◆ CHALLENGE
Print all entries word for word.

Start of WORKING DATA

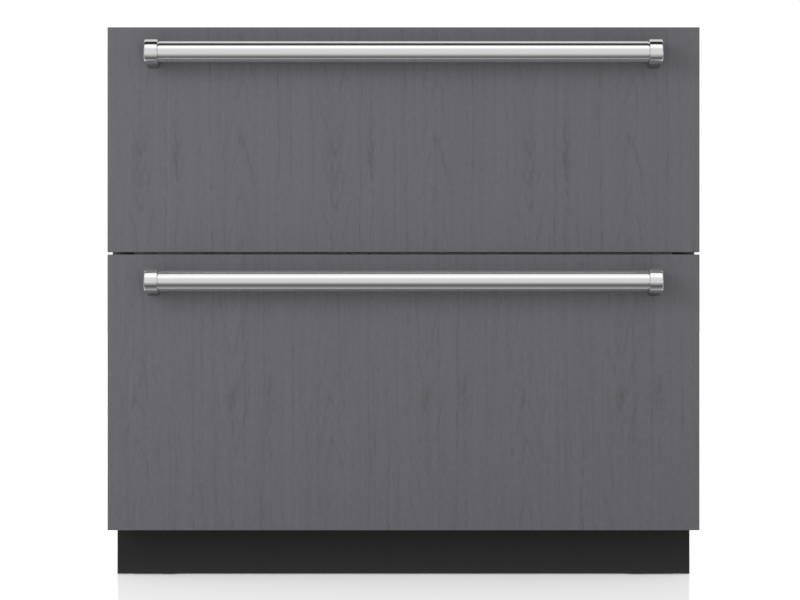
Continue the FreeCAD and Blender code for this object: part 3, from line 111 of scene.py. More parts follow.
class Paint:
    """One material: a Principled shader and the nodes that feed it."""

    def __init__(self, name, color, roughness, metallic=0.0, **settings):
        self.material = bpy.data.materials.new(name)
        self.material.use_nodes = True
        self.tree = self.material.node_tree
        self.shader = self.tree.nodes["Principled BSDF"]
        self.color, self.roughness = color, roughness
        self.shader.inputs["Base Color"].default_value = (*color, 1)
        self.shader.inputs["Roughness"].default_value = roughness
        self.shader.inputs["Metallic"].default_value = metallic
        for key, value in settings.items():
            self.shader.inputs[key.replace("_", " ")].default_value = value
        self._place = None

    def add(self, kind, **settings):
        node = self.tree.nodes.new(kind)
        for key, value in settings.items():
            setattr(node, key, value)
        return node

    def feed(self, socket, value):
        if isinstance(value, Field):
            self.tree.links.new(value.socket, socket)
        else:
            socket.default_value = value

    def math(self, operation, *inputs, clamp=False):
        node = self.add("ShaderNodeMath", operation=operation, use_clamp=clamp)
        for socket, value in zip(node.inputs, inputs):
            self.feed(socket, value)
        return Field(self, node.outputs["Value"])

    @property
    def place(self):
        """The point in the row frame, in metres, as a vector socket."""
        if self._place is None:
            self._place = Field(self, self.add("ShaderNodeTexCoord").outputs["Object"])
        return self._place

    def axes(self):
        node = self.add("ShaderNodeSeparateXYZ")
        self.feed(node.inputs[0], self.place)
        return [Field(self, node.outputs[axis]) for axis in "XYZ"]

    def vector(self, x, y, z):
        node = self.add("ShaderNodeCombineXYZ")
        for socket, value in zip(node.inputs, (x, y, z)):
            self.feed(socket, value)
        return Field(self, node.outputs[0])

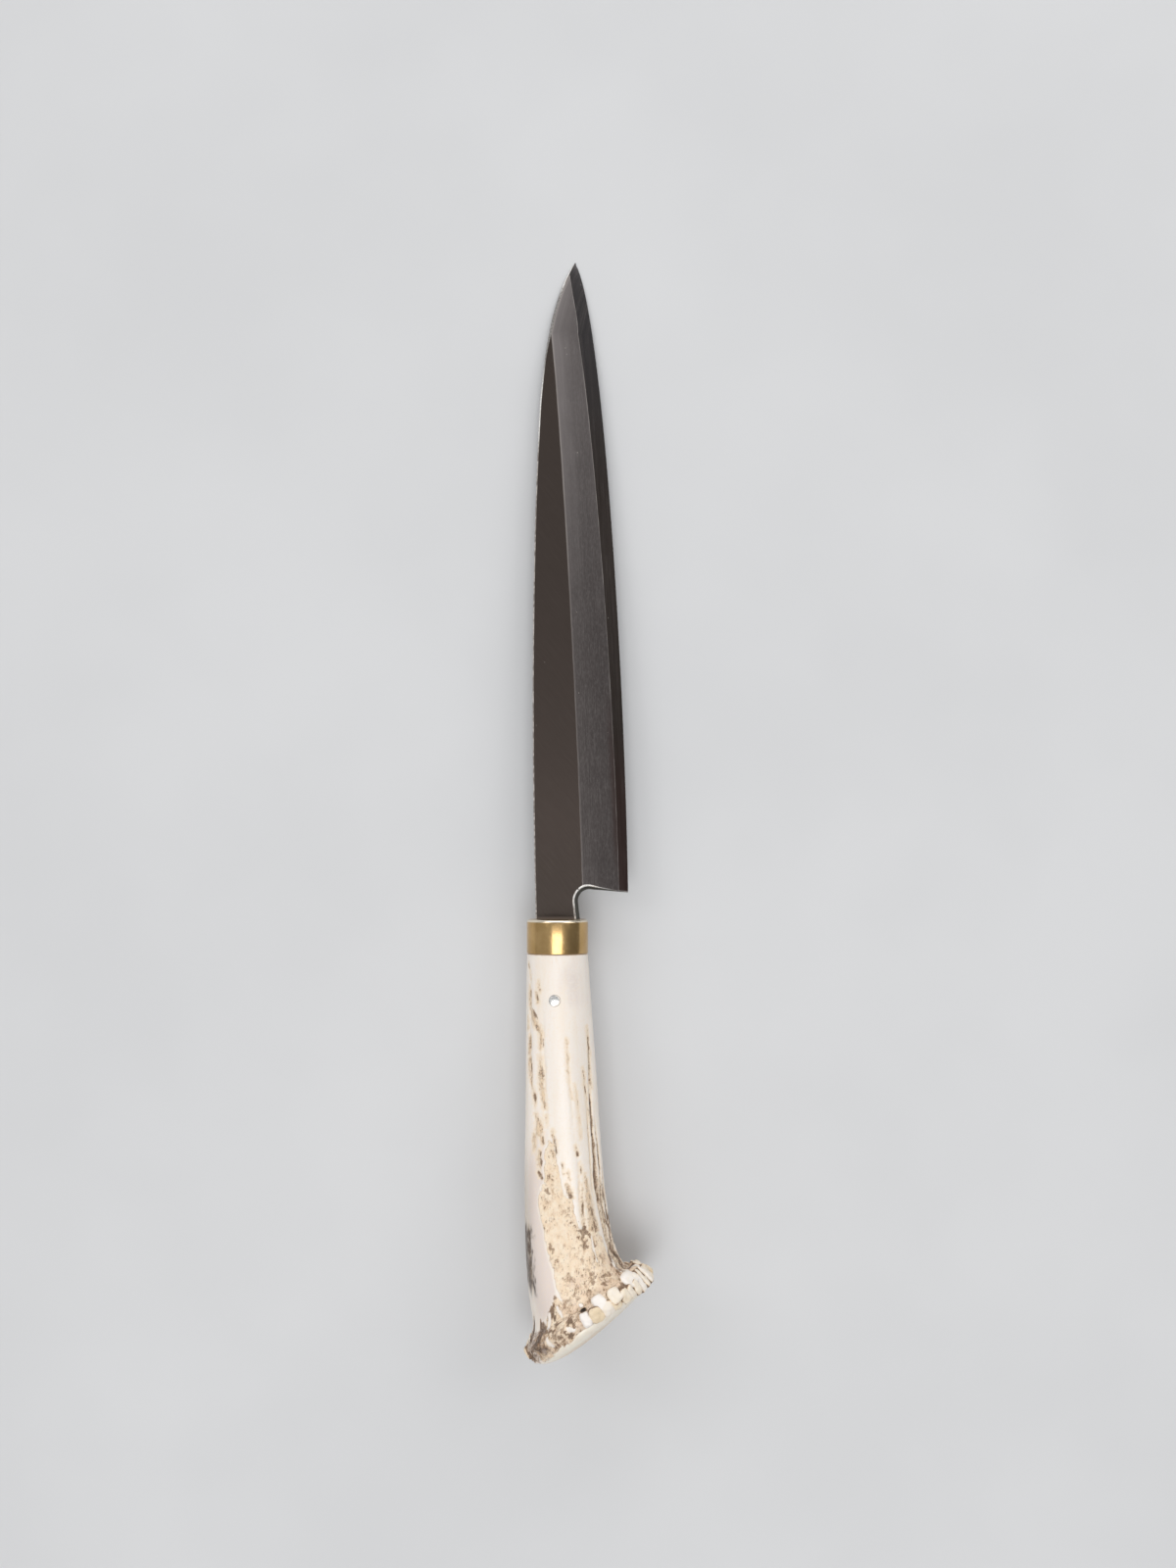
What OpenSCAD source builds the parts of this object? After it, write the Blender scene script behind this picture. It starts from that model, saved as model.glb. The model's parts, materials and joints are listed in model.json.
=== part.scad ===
// Single-bevel slicing and boning knife: a laminated blade in a stag crown handle.
// While it is drawn, the knife has its origin at the centre of the ferrule's front face,
// with +Y to the tip, +X to the cutting edge and +Z out of the bevelled side.
// lay_down() then rests the whole knife on its tip and on the burr of the antler.

/* [Blade] */
// Length from the ferrule to the tip
blade_len = 200; // [180:1:220]
// Thickness of the spine at the ferrule
spine_t = 3.2; // [2.8:0.1:3.8]
// Thickness where the ridge line runs out into the spine, near the tip
tip_t = 1.8; // [1.5:0.1:2.2]
// Thickness left at the cutting edge
edge_t = 0.12; // [0.08:0.02:0.2]
// Bevel along both top corners of the spine
spine_chamfer = 0.35; // [0.2:0.05:0.5]
// Slant of the heel notch's wall, from the upper to the lower face
notch_slant = 1.2; // [0.4:0.1:1.6]

/* [Hard steel layer] */
// Thickness of the hard steel on the flat back
steel_t = 0.75; // [0.6:0.05:0.9]
// Greatest depth of the hollow ground into the back
hollow_depth = 0.3; // [0.15:0.05:0.4]
// Width of the flat rim left around the hollow
hollow_rim = 2.4; // [1.8:0.2:3.4]

/* [Tang] */
// Length of the tang behind the ferrule's face
tang_len = 95; // [70:1:98]
// Width of the tang in the ferrule
tang_w = 10.8; // [9:0.2:11]
// Width of the tang at its end
tang_end_w = 5; // [4:0.5:7]
// Thickness of the tang
tang_t = 3; // [2.6:0.1:3]
// Resin around the tang, on each side
bedding_gap = 1; // [0.6:0.1:1.2]

/* [Ferrule] */
// Outer diameter
ferrule_d = 18.2; // [17.4:0.1:19]
// Length
ferrule_len = 10; // [8:0.5:12]
// Wall thickness
ferrule_wall = 1.2; // [0.8:0.1:1.4]
// Thickness of the front plate
ferrule_plate = 1.5; // [1:0.1:2]
// Radius of the rounded front shoulder
ferrule_round = 1; // [0.5:0.1:1.2]
// Clearance of the slot around the tang
slot_gap = 0.25; // [0.15:0.05:0.4]

/* [Pin] */
// Diameter of the pin through the handle and the tang
pin_d = 3.2; // [2.5:0.1:4]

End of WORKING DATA

◆ EXERCISE RESULT
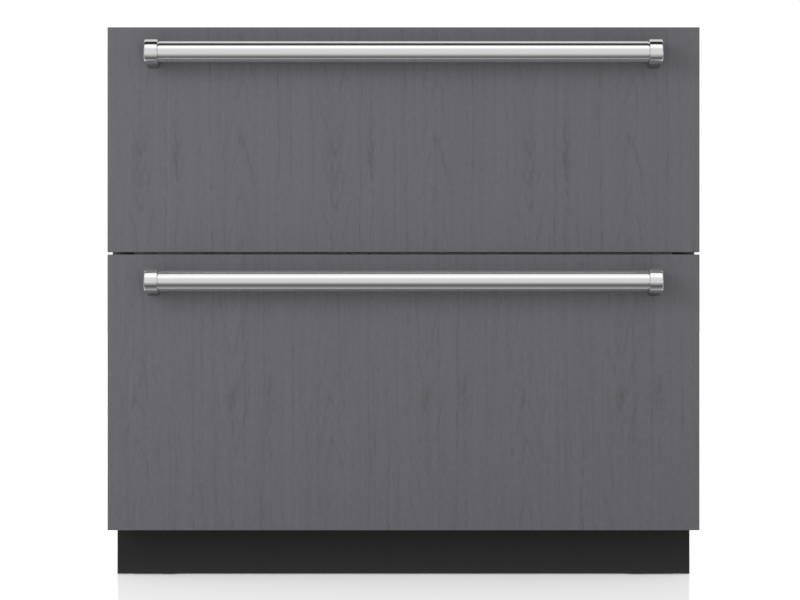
Continue the FreeCAD and Blender code for this object: part 3, from line 111 of scene.py. More parts follow.
class Paint:
    """One material: a Principled shader and the nodes that feed it."""

    def __init__(self, name, color, roughness, metallic=0.0, **settings):
        self.material = bpy.data.materials.new(name)
        self.material.use_nodes = True
        self.tree = self.material.node_tree
        self.shader = self.tree.nodes["Principled BSDF"]
        self.color, self.roughness = color, roughness
        self.shader.inputs["Base Color"].default_value = (*color, 1)
        self.shader.inputs["Roughness"].default_value = roughness
        self.shader.inputs["Metallic"].default_value = metallic
        for key, value in settings.items():
            self.shader.inputs[key.replace("_", " ")].default_value = value
        self._place = None

    def add(self, kind, **settings):
        node = self.tree.nodes.new(kind)
        for key, value in settings.items():
            setattr(node, key, value)
        return node

    def feed(self, socket, value):
        if isinstance(value, Field):
            self.tree.links.new(value.socket, socket)
        else:
            socket.default_value = value

    def math(self, operation, *inputs, clamp=False):
        node = self.add("ShaderNodeMath", operation=operation, use_clamp=clamp)
        for socket, value in zip(node.inputs, inputs):
            self.feed(socket, value)
        return Field(self, node.outputs["Value"])

    @property
    def place(self):
        """The point in the row frame, in metres, as a vector socket."""
        if self._place is None:
            self._place = Field(self, self.add("ShaderNodeTexCoord").outputs["Object"])
        return self._place

    def axes(self):
        node = self.add("ShaderNodeSeparateXYZ")
        self.feed(node.inputs[0], self.place)
        return [Field(self, node.outputs[axis]) for axis in "XYZ"]

    def vector(self, x, y, z):
        node = self.add("ShaderNodeCombineXYZ")
        for socket, value in zip(node.inputs, (x, y, z)):
            self.feed(socket, value)
        return Field(self, node.outputs[0])

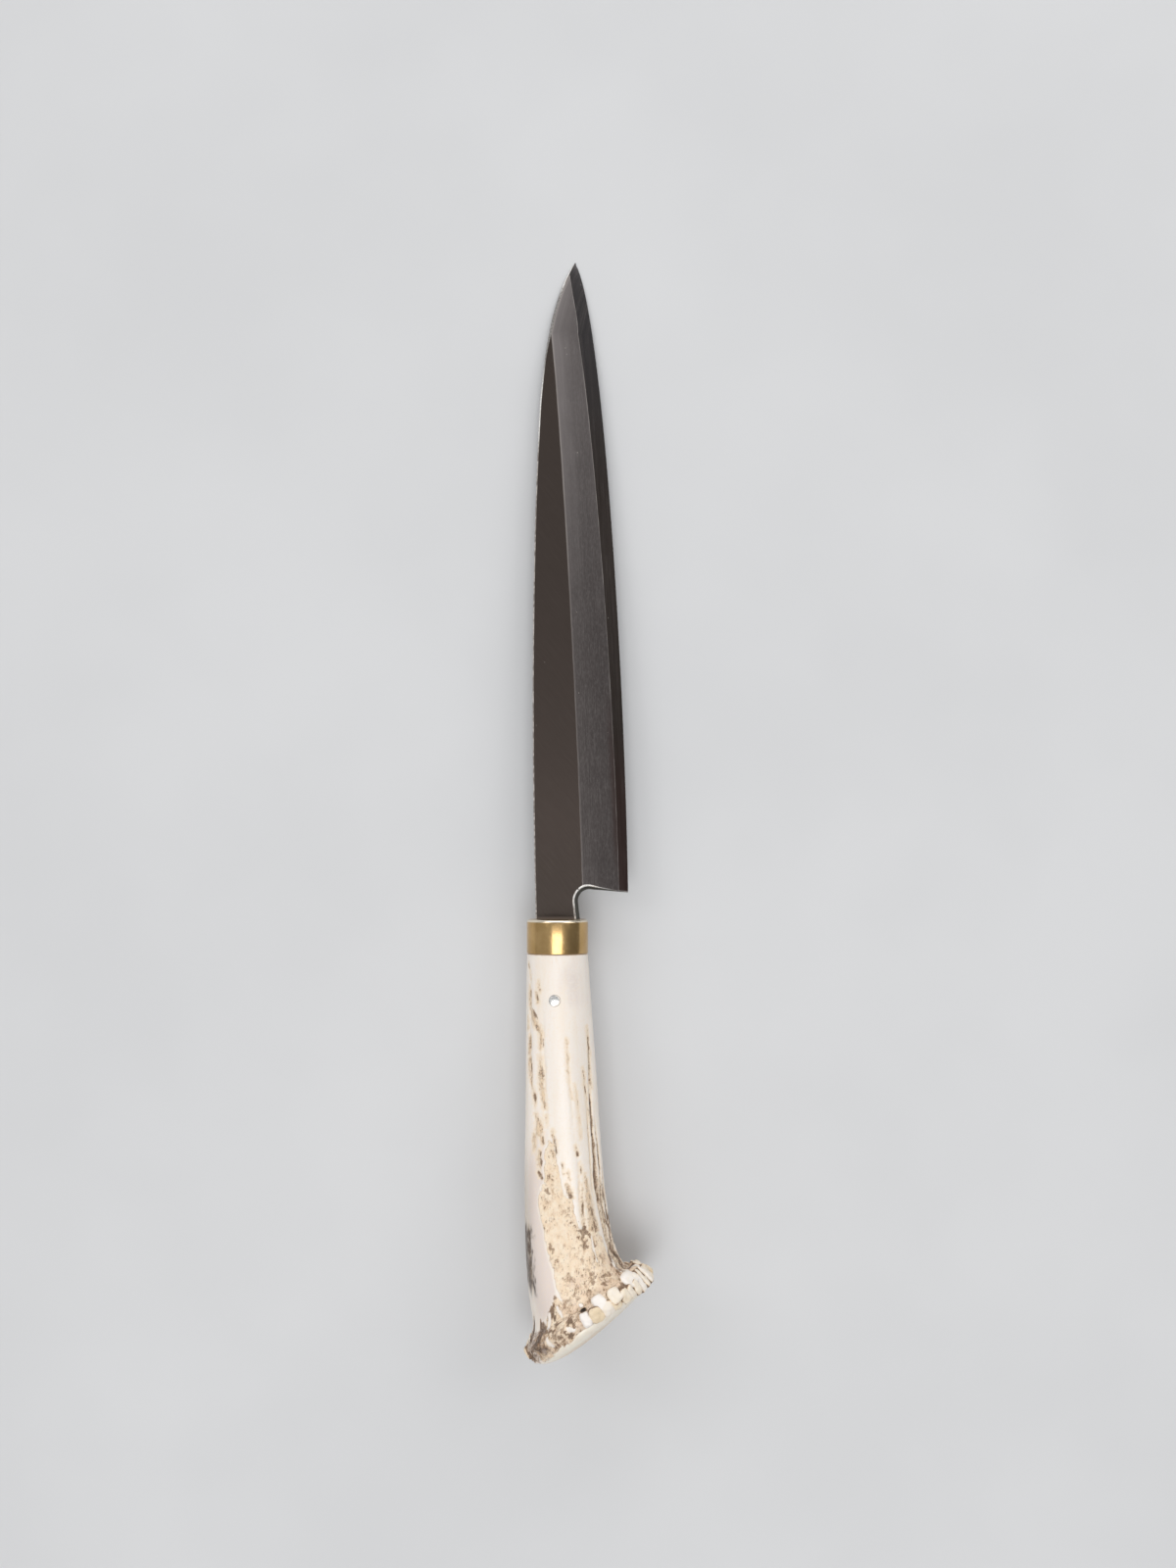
What OpenSCAD source builds the parts of this object? After it, write the Blender scene script behind this picture. It starts from that model, saved as model.glb. The model's parts, materials and joints are listed in model.json.
=== part.scad ===
// Single-bevel slicing and boning knife: a laminated blade in a stag crown handle.
// While it is drawn, the knife has its origin at the centre of the ferrule's front face,
// with +Y to the tip, +X to the cutting edge and +Z out of the bevelled side.
// lay_down() then rests the whole knife on its tip and on the burr of the antler.

/* [Blade] */
// Length from the ferrule to the tip
blade_len = 200; // [180:1:220]
// Thickness of the spine at the ferrule
spine_t = 3.2; // [2.8:0.1:3.8]
// Thickness where the ridge line runs out into the spine, near the tip
tip_t = 1.8; // [1.5:0.1:2.2]
// Thickness left at the cutting edge
edge_t = 0.12; // [0.08:0.02:0.2]
// Bevel along both top corners of the spine
spine_chamfer = 0.35; // [0.2:0.05:0.5]
// Slant of the heel notch's wall, from the upper to the lower face
notch_slant = 1.2; // [0.4:0.1:1.6]

/* [Hard steel layer] */
// Thickness of the hard steel on the flat back
steel_t = 0.75; // [0.6:0.05:0.9]
// Greatest depth of the hollow ground into the back
hollow_depth = 0.3; // [0.15:0.05:0.4]
// Width of the flat rim left around the hollow
hollow_rim = 2.4; // [1.8:0.2:3.4]

/* [Tang] */
// Length of the tang behind the ferrule's face
tang_len = 95; // [70:1:98]
// Width of the tang in the ferrule
tang_w = 10.8; // [9:0.2:11]
// Width of the tang at its end
tang_end_w = 5; // [4:0.5:7]
// Thickness of the tang
tang_t = 3; // [2.6:0.1:3]
// Resin around the tang, on each side
bedding_gap = 1; // [0.6:0.1:1.2]

/* [Ferrule] */
// Outer diameter
ferrule_d = 18.2; // [17.4:0.1:19]
// Length
ferrule_len = 10; // [8:0.5:12]
// Wall thickness
ferrule_wall = 1.2; // [0.8:0.1:1.4]
// Thickness of the front plate
ferrule_plate = 1.5; // [1:0.1:2]
// Radius of the rounded front shoulder
ferrule_round = 1; // [0.5:0.1:1.2]
// Clearance of the slot around the tang
slot_gap = 0.25; // [0.15:0.05:0.4]

/* [Pin] */
// Diameter of the pin through the handle and the tang
pin_d = 3.2; // [2.5:0.1:4]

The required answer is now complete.